Commercial market in Forest Hills strong
Beyond its high-rise apartment towers and leafy Tudor home enclaves, the commercial market in Forest Hills is also tight.
“We are about 100 percent leased with all of our properties,” said Mary Hughes, vice president of leasing at Cord Meyer Development Company, a major commercial and residential player in Forest Hills since the early 1900s.
These vacancy figures have pushed up commercial rents and have driven out locally based merchants as national retail chains and bank branches have moved in. Retail rents along Austin Street can exceed $100 a square foot, brokers say, and the Forest Hills strip of Queens Boulevard can command $40 to $60 a foot, with higher prices on the north side of the boulevard.
Office rents on Queens Boulevard and Austin Street range from $25 to $40 a square foot. That’s still less than Manhattan, where the average retail rent along main shopping corridors is more than $300 a square foot and office rents average around $45 a foot.
“We had a Value Depot discount store that is now going to be another bank,” Nikolay Diankov, director of sales for Forest Hills at Massey Knakal. “We had four banks competing for the space.”
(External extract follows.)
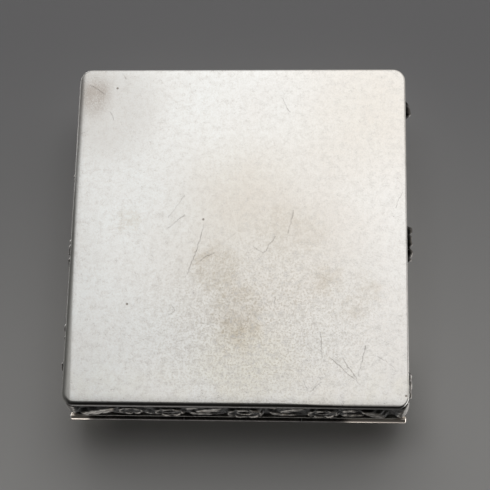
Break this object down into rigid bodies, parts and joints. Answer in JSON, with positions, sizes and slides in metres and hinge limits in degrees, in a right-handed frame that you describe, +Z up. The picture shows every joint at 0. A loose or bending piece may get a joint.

As bank branches and big-name retail brands move in, Forest Hills’ commercial drags may lose a bit of personality. “Austin Street is less funky now than it was before,” said Diankov. “When you have such strong interest from Starbucks and other chains, the little art stores and boutiques can’t compete.”
Building prices are also much higher than a few years ago. Diankov cited the example of an investor who recently paid $13.1 million, or $486 a square foot, for a five-story, 26,900-square-foot commercial building on Austin Street, which is leased to New York Sports Clubs through 2011.
In 1999, the building sold for $3 million, or $111 a square foot, meaning the property has quadrupled in value in the last seven years, Diankov said.